Kiełpin bronił trudny strzał Nildo, nim nadeszła 88 minuta, której głównym bohaterem został wprowadzony chwilę wcześniej na boisko Piotr Rocki. Najpierw zapisał się negatywnie, niwecząc efektowną solową akcję, po której wystarczyło skutecznie wbić piłkę do pustej bramki, by po chwili odkupić winy celną główką finiszując centrę Macina Kowalskiego. Ta bramka tak uradowała doświadczonego napastnika, że po latach przerwy znów z kolegami zainscenizował on tzw. cieszynkę!

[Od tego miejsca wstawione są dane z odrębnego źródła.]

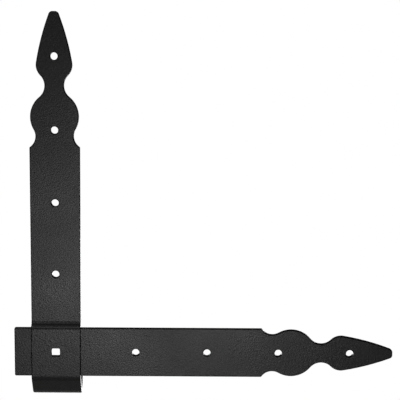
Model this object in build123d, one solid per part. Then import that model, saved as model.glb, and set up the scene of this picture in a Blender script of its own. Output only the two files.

Tym zwycięstwem Ruch ugruntował swoją szóstą pozycję w tabeli, a w Bielsku-Białej, w kończącym rozgrywki w 2010 roku meczu być może będzie miał szansę powalczyć nawet o jej poprawienie!
16 kolejka I Ligi, Bytom-Stroszek, 13 listopada 2010, godz. 13:00
KS RUCH RADZIONKÓW – GÓRNIK ŁĘCZNA S.A. 3:1 (1:1)
0:1 – Paluchowski ‘3
1:1 – Wachowicz ‘9
2:1 – Suker ’79
3:1 – Rocki ’88
Ruch Radzionków: Kiełpin – Mróz, Szymura, Beliančin, Kowalski – Foszmańczyk, Dziewulski, Paweł Giel – Przybecki (86′ Rocki), Wachowicz (46′ Suker), Jarka (74′ Cieluch). Trener: Górak.
Górnik Łęczna: Prusak – Bartkowiak, Wallace, Magdoń, Kazimierczak – Pešír, Niżnik, Zagurskas, Bartoszewicz – Paluchowski (70′ Stachyra), Szymanek (74′ Nildo). Trener: Jabłoński.
Sędzia: Jakubik (Siedlce).
Żółte kartki: Dziewulski ’28, Suker ’59 – Zagurskas ’31, Stachyra ’90.